Definitly looks like a bring in the crane to move that thing, maybe bring someone in with a prentice type grapple boom and cut it off in sections also. Considering the amount of cuts that will be needed with heavy equipment and most likely amount of debris that the chains will be hitting to make all those cuts crane or prentice makes $$$$ sense to me. Old silver maple that size probably has rocks and dirt halfway up the trunk. Good luck and be careful.


----------



## Al Smith (Nov 3, 2004)

*Plump maple*

Looks like the big old fat one,I took down in March.A fast growing tree,but can become a real hazard when this size.Picture of a 54"cookie".


----------



## Toddppm (Nov 3, 2004)

> _Originally posted by Tree Machine _
> *
> I could see mebbe a scaffold set to height, and slide the quarters off the trunk, onto the plank and off the end of the scaffold onto a waiting tire / plywood sheet in the yard just off the edge of the deck?
> *



Sounds like it could be a good idea, take it a little further and make an adjustable slide to push the cookies onto and into the yard?


----------



## glens (Nov 3, 2004)

Like maybe a good climbing deer stand modified to accept a couple of 2&times;12 planks?


----------



## Gord (Nov 3, 2004)

Crane it! I woulda shot my boss if he made us cookie this one... i'm 6'4"...odd pic i know...this wasn't quite the butt piece, the last cut was about 80" at the largest spot.


----------



## Gord (Nov 3, 2004)

ahh here is the pic


----------



## mikecross23 (Nov 3, 2004)

Crane it!!!!! W/ good access a super duper tree like that is screaming CRANE ME!!!!! I've only done 'bout 20 crane jobs but all within the last year maybe little more. I dream of crane jobs. $105 hr; $315 min. Trees come down fast w/ a crane and man what a rush when those pieces lift off and float away! 
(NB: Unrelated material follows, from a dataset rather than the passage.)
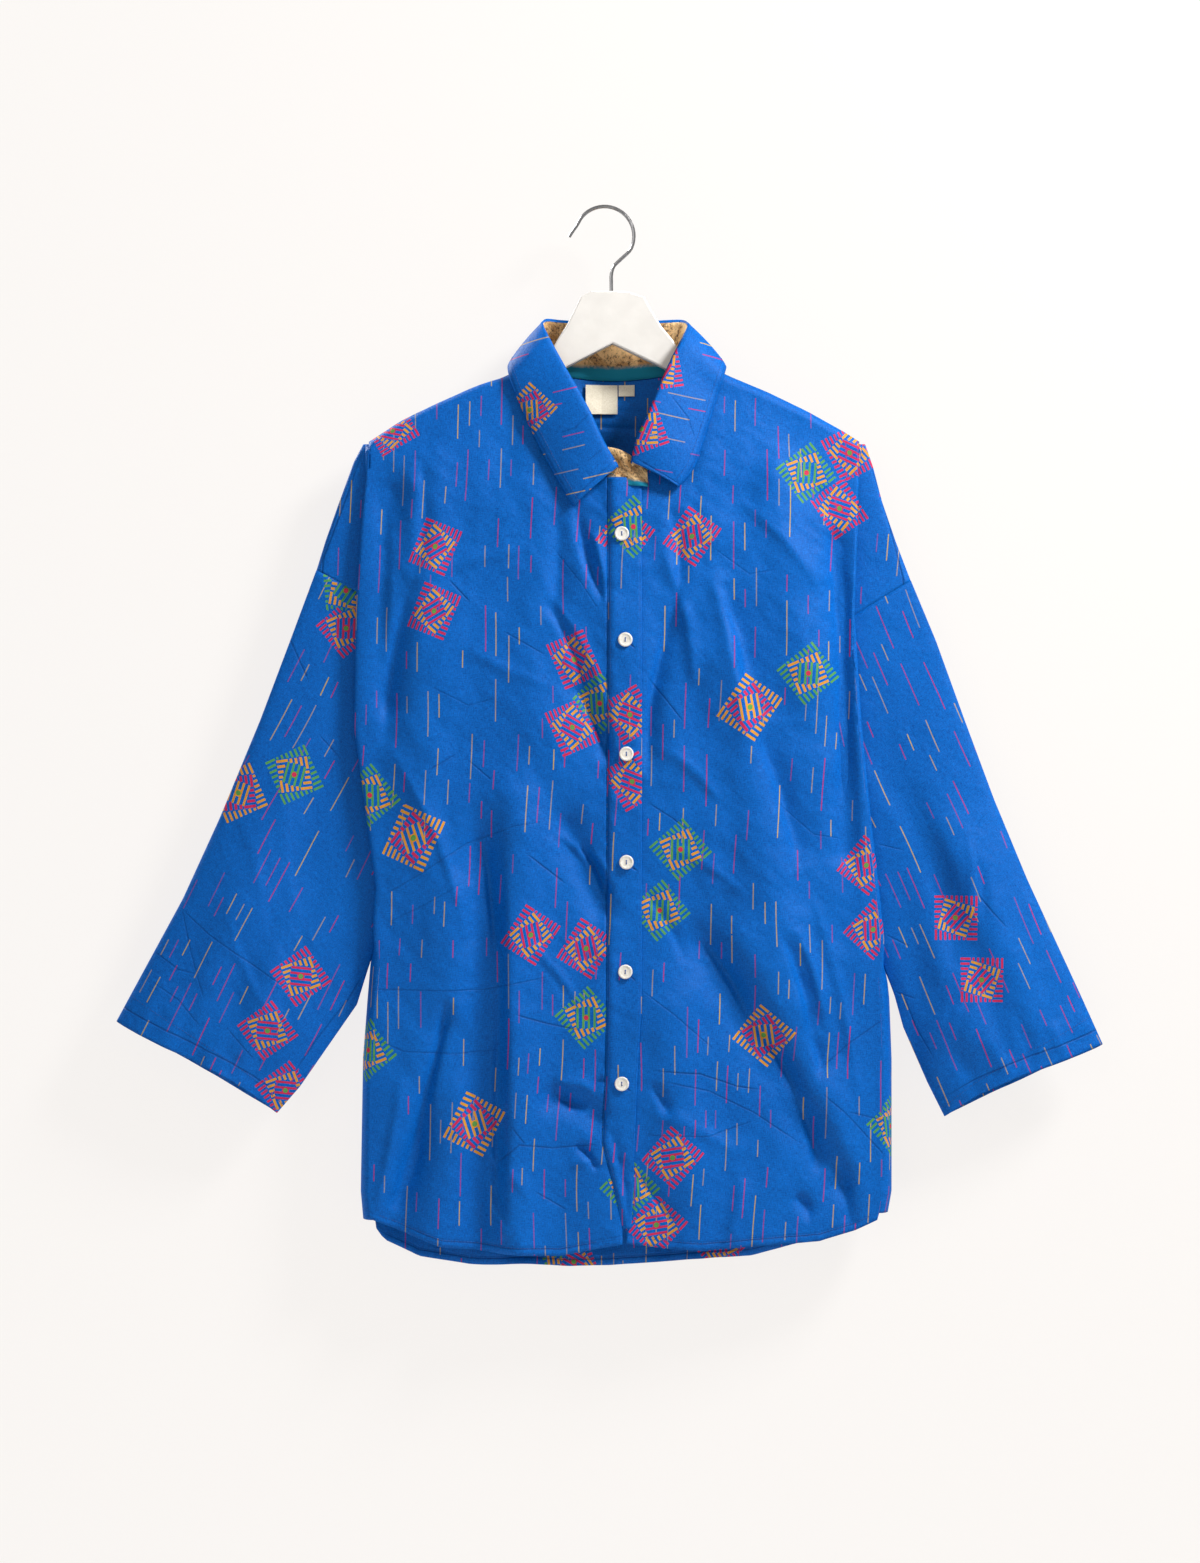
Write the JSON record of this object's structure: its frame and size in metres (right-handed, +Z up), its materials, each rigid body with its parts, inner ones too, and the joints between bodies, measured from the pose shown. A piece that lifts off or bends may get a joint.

Tree Junkie, YOU DA MANNN!!!!!

-Mike-

P.S. Give crane operator beer and it's more funner.


----------



## TreeJunkie (Nov 3, 2004)

LMFAO! mike i love that pick. And thanks!

Thanks for all of the advice guys. I think i'll print these posts and show my brother. Let him know i'm not the only one who thinks it will be darn near impossible to get that out of there w/ out a crane.


----------



## Nickrosis (Nov 4, 2004)

> _Originally posted by Gord _
> *ahh here is the pic *


I saved the pic to my hard drive and named it "gord smiling with big wood.jpg"


----------



## Gord (Nov 4, 2004)

HHeheeyyyyy that pic _is_ a bit odder than i previously noticed....


----------



## Florida16 (Nov 4, 2004)

i have a question, I have a 50 foot hickory tree to climb and remove today. I have never been 50 foot, any suggestions on getting used to the height?


----------



## underwor (Nov 4, 2004)

No different than 10 ft if you land on your head, except from fifty you might catch a limb or have time to learn to fly before you hit the ground. No time from 10 ft. 

Bob


----------



## Florida16 (Nov 4, 2004)

Wow, that helps a bunch...


----------



## Florida16 (Nov 4, 2004)

http://www.arbormaster.com/Articles/How Accidents Happen & Why.pdf


----------



## Scars2prove-it (Nov 4, 2004)

> _Originally posted by Florida16 _
> *i have a question, I have a 50 foot hickory tree to climb and remove today. I have never been 50 foot, any suggestions on getting used to the height? *



I don't think there are any good tips. Just trust your gear and enjoy the view. You'll get used to it. Taller trees are actually easier if you have to rope limbs out due to the higher crotches and more clearance.


----------



## Florida16 (Nov 4, 2004)

i have to baby hitch the top limbs out, but thanks for the helpful incite.


----------



## TreeJunkie (Nov 4, 2004)

"i have to baby hitch the top limbs out, but thanks for the helpful incite."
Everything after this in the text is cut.